The data (identifier, name, country, discipline) was scraped from Olympedia itself. It currently contains all listed 2020 Summer Olympics participants (11882 in total) except for Hockey players which are currently not available from Olympedia due to a bug. If necessary, I will update the catalog since there are still updates on Olympedia's side.

More tasks:

  • Add "Olympedia event ID" (P9055) to all of the 339 items of type "Olympic sporting event" for 2020. Related query: https://w.wiki/3qa4. (Only ~100 or so are still missing for 2020; this can be done manually.)
  • Add participation data to athlete items using P1344 ("participant in"). Discussion is needed which qualifiers should be added there alongside. This would result in very useful infobox-able statements.

I think I can automate the second task by importing from Olympedia, based on existing P9055 (events) and P8286 (athletes) identifiers. Addition of these identifiers should have high priority :-)

@Theklan: Thanks for participating in the Hackathon! We hope you had a great time.

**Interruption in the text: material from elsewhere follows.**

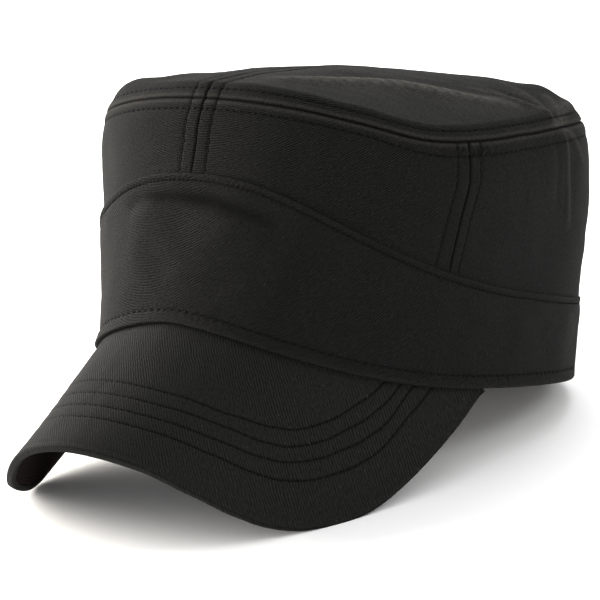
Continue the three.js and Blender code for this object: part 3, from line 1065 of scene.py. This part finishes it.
def under_band_top(turn, z):
    return (band_top_height(turn) - z) / edge_slope(band_top_height, turn)


def over_band_hem(turn, z):
    return (z - band_bottom_height(turn)) / edge_slope(band_bottom_height, turn)


# The folds and ripples of the band, with fine level ripples in the middle of its front
def band_body(turn, z):
    along = along_band(turn)
    rippled = 0.03 + 0.16 * swell(turn, z, 9, 44, 15, 15)
    soft = folds(band_folds, turn, z) + rippled * unevenness(along / 3.5, z, 5.5, 85)
    return soft + 0.2 * unevenness(along, z, 42, 81) + 0.07 * unevenness(along, z, 15, 82)


# A turned edge is rounded off over this radius
def rounded_off(away, radius):
    return np.sqrt(np.clip(radius**2 - np.clip(radius - away, 0, radius) ** 2, 0, 1)) - radius


# A cushion of turned-in cloth with its middle at this distance from the edge
def cushion(away, middle, half_width):
    return np.clip(1 - ((away - middle) / half_width) ** 2, 0, 1)


# The hem's two ends are joined on each side behind the peak's corner
hem_joins = (83.5, 86.5)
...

  • If this session / event took place: Please change the task status to resolved via the Add Action...Change Status dropdown.
    • If there are specific follow-up tasks from this session / event: Please create dedicated tasks and add another active project tag to those tasks, so others can find those tasks (as likely nobody in the future will look at the Hackathon workboard when trying to find something they are interested in).
  • In this session / event did not take place: Please set the task status to declined.

Thank you,
your Hackathon venue housekeeping service

Partly done, there should be another project to accomplish everything, outside Wikimania Hachathon.